Quality blacklist services tailored for web filtering platforms.


The Squid Proxy Users Guide

Running Squid

Squid should now be configured, and the directories should have the correct permissions. We should now be able to start Squid, and you can try and access the cache with a web browser. Squid is normally run by starting the RunCache script. RunCache (as mentioned ealier) restarts Squid if it dies for some reason, but at this stage we are merely testing that it will run properly: we can add it to startup scripts at a later stage.
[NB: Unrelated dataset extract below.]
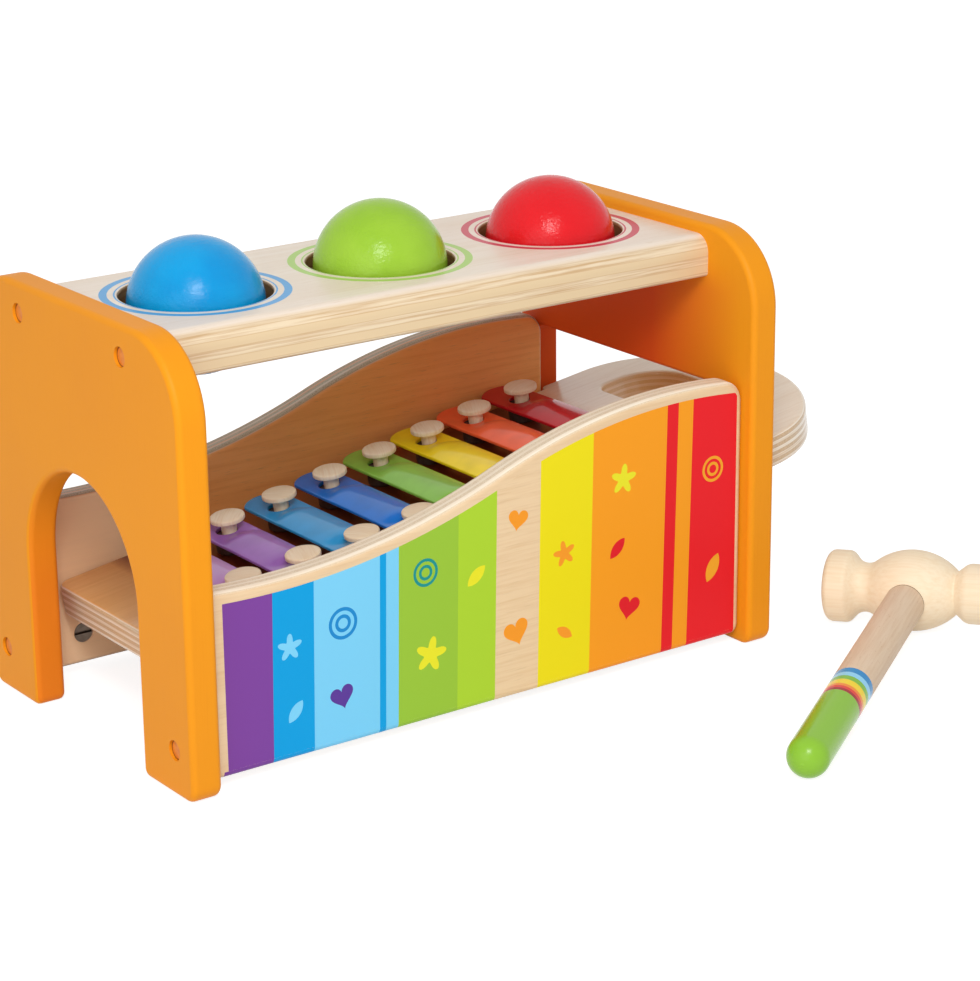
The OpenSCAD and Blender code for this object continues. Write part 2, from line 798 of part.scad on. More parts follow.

Programs which handle network requests (such as inetd and sendmail) normally run in the background. They are run at startup, and log any messages to a file (instead of printing it to a screen or terminal, as most user-level programs do.) These programs are often referred to as daemon programs. Squid is such a program: when you run the squid binary, you should be immediately returned to the command line. While it looks as if the program ran and did nothing, it's actually sitting in the background waiting for incoming requests. We want to be able to see that Squid's actually doing something useful, so we increase the debug level (using -d 1) and tell it not to dissapear into the background (using -N.) If your machine is not connected to the Internet (you are doing a trial squid-install on your home machine, for example) you should use the -D flag too, since Squid tries to do DNS lookups for a few common domains, and dies with an error if it is not able to resolve them.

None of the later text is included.